__PROBLEM DESCRIPTION__:
Reproduce precisely the lines of the listing below, starting with the line that contains "const housing = new THREE.Group();" and stopping after the line that contains "imported = [obj"; include nothing else.

---

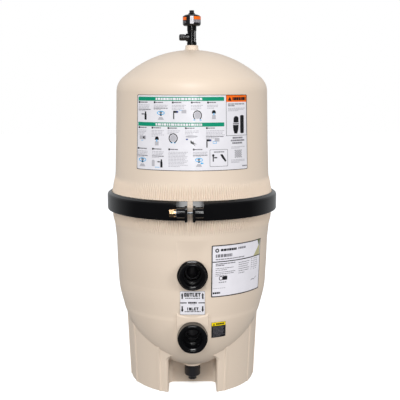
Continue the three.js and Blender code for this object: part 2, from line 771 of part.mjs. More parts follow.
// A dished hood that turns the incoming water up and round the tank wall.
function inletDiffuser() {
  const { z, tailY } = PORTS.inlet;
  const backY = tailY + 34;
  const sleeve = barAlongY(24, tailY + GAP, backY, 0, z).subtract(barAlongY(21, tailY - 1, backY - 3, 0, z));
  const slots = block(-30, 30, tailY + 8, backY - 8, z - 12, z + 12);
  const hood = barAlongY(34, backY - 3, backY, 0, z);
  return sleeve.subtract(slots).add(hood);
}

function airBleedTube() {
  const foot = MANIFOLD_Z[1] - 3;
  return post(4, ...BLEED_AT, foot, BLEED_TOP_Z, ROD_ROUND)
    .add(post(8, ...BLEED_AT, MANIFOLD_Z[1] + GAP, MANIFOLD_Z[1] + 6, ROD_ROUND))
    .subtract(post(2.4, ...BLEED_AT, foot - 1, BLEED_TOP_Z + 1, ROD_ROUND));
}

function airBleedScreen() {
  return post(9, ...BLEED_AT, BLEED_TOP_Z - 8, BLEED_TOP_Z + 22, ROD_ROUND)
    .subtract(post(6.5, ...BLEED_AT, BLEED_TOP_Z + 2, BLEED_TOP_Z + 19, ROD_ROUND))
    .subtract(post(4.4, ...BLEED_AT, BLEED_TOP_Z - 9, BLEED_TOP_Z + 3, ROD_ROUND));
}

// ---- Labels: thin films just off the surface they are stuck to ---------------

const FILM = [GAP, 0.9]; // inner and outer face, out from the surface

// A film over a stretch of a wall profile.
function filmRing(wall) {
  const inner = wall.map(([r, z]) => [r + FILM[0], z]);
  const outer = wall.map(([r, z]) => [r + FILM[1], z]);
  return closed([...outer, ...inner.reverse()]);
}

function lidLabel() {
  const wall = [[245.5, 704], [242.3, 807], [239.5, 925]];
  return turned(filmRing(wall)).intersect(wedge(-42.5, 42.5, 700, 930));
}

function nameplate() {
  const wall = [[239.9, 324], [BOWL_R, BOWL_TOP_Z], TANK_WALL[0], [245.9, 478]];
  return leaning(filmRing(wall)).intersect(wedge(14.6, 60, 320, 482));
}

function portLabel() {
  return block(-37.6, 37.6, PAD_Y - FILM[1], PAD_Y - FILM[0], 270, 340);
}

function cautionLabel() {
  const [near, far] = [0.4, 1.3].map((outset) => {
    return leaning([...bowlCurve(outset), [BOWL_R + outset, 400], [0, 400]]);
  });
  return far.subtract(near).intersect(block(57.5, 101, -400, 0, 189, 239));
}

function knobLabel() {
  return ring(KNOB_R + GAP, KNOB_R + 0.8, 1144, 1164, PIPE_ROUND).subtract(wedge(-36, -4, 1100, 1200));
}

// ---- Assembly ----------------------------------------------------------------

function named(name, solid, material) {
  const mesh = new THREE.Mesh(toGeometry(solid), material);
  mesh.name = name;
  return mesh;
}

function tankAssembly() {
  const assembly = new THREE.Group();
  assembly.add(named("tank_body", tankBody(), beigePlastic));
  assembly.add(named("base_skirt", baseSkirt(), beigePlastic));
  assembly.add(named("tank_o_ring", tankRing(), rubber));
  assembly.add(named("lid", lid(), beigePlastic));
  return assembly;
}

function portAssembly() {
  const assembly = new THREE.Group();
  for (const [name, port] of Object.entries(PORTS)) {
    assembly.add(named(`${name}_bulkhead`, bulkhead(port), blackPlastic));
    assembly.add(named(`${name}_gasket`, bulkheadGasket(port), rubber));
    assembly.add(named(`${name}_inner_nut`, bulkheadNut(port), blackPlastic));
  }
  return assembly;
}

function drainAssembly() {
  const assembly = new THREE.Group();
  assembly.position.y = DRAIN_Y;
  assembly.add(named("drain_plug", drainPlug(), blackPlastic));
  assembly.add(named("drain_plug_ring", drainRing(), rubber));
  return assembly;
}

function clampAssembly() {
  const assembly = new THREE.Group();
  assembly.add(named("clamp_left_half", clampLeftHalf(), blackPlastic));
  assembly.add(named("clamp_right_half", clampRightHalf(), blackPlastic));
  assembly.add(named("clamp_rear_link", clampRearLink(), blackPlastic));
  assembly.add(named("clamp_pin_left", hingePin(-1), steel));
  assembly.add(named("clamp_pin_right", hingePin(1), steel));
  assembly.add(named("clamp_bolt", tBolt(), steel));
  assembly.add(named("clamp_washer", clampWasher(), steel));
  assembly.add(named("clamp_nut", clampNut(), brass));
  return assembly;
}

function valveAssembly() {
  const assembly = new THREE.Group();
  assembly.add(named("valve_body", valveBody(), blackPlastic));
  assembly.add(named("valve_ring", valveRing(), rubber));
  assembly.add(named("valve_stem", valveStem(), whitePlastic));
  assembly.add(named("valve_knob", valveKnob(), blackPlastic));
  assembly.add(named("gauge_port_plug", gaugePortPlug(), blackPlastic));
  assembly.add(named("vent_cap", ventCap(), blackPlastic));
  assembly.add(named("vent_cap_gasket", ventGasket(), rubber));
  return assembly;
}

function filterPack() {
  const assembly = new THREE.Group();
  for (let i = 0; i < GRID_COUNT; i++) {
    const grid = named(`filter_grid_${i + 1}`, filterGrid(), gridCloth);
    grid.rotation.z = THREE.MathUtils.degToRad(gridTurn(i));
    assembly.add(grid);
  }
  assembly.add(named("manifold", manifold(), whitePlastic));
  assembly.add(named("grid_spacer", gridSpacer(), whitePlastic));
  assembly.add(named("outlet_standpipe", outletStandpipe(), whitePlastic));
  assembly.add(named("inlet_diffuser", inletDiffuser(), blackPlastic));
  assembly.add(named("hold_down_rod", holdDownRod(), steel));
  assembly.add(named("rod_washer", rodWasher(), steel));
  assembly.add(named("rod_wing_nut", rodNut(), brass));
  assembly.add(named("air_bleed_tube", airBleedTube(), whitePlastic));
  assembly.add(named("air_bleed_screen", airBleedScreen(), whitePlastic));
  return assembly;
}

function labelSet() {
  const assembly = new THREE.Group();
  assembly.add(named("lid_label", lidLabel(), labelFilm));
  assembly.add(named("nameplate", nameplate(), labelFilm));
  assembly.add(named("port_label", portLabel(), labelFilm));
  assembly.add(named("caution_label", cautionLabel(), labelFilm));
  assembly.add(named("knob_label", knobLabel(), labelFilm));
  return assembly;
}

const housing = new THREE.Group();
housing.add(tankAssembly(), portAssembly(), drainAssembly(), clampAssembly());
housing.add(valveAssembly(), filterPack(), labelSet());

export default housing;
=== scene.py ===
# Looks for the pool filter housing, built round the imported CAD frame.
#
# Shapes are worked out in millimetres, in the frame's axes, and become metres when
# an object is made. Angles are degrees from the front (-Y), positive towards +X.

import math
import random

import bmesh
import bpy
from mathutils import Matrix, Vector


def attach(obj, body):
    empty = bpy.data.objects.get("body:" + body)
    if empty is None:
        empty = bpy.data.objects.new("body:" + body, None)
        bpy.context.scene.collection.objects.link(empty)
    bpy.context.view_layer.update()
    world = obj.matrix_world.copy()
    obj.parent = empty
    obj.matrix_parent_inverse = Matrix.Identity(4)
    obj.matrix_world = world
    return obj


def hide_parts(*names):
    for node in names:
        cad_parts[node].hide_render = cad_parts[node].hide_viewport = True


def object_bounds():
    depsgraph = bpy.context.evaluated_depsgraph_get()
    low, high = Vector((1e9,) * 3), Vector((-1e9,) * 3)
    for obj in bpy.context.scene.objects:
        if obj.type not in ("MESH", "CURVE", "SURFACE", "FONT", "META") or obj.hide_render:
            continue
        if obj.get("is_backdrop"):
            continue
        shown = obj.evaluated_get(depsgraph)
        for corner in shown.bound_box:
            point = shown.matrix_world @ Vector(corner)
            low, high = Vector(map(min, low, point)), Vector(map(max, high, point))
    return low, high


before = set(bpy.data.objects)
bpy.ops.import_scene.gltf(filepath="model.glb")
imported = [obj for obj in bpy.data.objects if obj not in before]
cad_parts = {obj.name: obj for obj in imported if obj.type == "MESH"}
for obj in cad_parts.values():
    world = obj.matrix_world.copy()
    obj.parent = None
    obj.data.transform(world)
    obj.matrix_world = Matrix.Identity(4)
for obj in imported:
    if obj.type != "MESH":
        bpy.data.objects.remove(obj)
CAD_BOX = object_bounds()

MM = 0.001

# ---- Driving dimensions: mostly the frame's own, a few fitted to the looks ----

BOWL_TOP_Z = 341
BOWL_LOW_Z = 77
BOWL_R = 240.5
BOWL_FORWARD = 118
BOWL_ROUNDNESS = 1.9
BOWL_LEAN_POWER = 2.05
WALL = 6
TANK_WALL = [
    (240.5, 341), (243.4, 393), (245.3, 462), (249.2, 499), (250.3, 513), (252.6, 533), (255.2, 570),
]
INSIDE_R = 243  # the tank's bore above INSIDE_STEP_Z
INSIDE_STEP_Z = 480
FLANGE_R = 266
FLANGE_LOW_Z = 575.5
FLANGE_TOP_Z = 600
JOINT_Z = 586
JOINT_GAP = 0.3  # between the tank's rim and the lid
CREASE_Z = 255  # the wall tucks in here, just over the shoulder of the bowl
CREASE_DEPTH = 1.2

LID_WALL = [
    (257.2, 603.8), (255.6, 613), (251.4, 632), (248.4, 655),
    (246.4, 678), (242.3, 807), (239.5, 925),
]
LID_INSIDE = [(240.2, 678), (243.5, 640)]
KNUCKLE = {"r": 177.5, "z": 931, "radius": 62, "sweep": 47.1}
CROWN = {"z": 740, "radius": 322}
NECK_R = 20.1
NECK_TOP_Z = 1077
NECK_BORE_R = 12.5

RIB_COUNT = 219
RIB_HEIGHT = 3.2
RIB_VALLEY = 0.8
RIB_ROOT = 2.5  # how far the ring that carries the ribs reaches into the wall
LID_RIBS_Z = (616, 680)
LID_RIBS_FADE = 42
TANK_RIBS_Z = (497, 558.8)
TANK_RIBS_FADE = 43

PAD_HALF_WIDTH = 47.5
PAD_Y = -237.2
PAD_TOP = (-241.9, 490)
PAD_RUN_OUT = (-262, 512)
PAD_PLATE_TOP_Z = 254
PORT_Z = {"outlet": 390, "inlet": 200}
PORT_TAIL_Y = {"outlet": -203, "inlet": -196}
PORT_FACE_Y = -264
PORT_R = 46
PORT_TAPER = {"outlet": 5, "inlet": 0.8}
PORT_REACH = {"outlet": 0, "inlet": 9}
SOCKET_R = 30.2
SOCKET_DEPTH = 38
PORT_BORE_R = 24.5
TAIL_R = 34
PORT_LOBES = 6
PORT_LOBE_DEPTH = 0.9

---

__OUTPUT OF THE TASK__:
const housing = new THREE.Group();
housing.add(tankAssembly(), portAssembly(), drainAssembly(), clampAssembly());
housing.add(valveAssembly(), filterPack(), labelSet());

export default housing;
=== scene.py ===
# Looks for the pool filter housing, built round the imported CAD frame.
#
# Shapes are worked out in millimetres, in the frame's axes, and become metres when
# an object is made. Angles are degrees from the front (-Y), positive towards +X.

import math
import random

import bmesh
import bpy
from mathutils import Matrix, Vector


def attach(obj, body):
    empty = bpy.data.objects.get("body:" + body)
    if empty is None:
        empty = bpy.data.objects.new("body:" + body, None)
        bpy.context.scene.collection.objects.link(empty)
    bpy.context.view_layer.update()
    world = obj.matrix_world.copy()
    obj.parent = empty
    obj.matrix_parent_inverse = Matrix.Identity(4)
    obj.matrix_world = world
    return obj


def hide_parts(*names):
    for node in names:
        cad_parts[node].hide_render = cad_parts[node].hide_viewport = True


def object_bounds():
    depsgraph = bpy.context.evaluated_depsgraph_get()
    low, high = Vector((1e9,) * 3), Vector((-1e9,) * 3)
    for obj in bpy.context.scene.objects:
        if obj.type not in ("MESH", "CURVE", "SURFACE", "FONT", "META") or obj.hide_render:
            continue
        if obj.get("is_backdrop"):
            continue
        shown = obj.evaluated_get(depsgraph)
        for corner in shown.bound_box:
            point = shown.matrix_world @ Vector(corner)
            low, high = Vector(map(min, low, point)), Vector(map(max, high, point))
    return low, high


before = set(bpy.data.objects)
bpy.ops.import_scene.gltf(filepath="model.glb")
imported = [obj for obj in bpy.data.objects if obj not in before]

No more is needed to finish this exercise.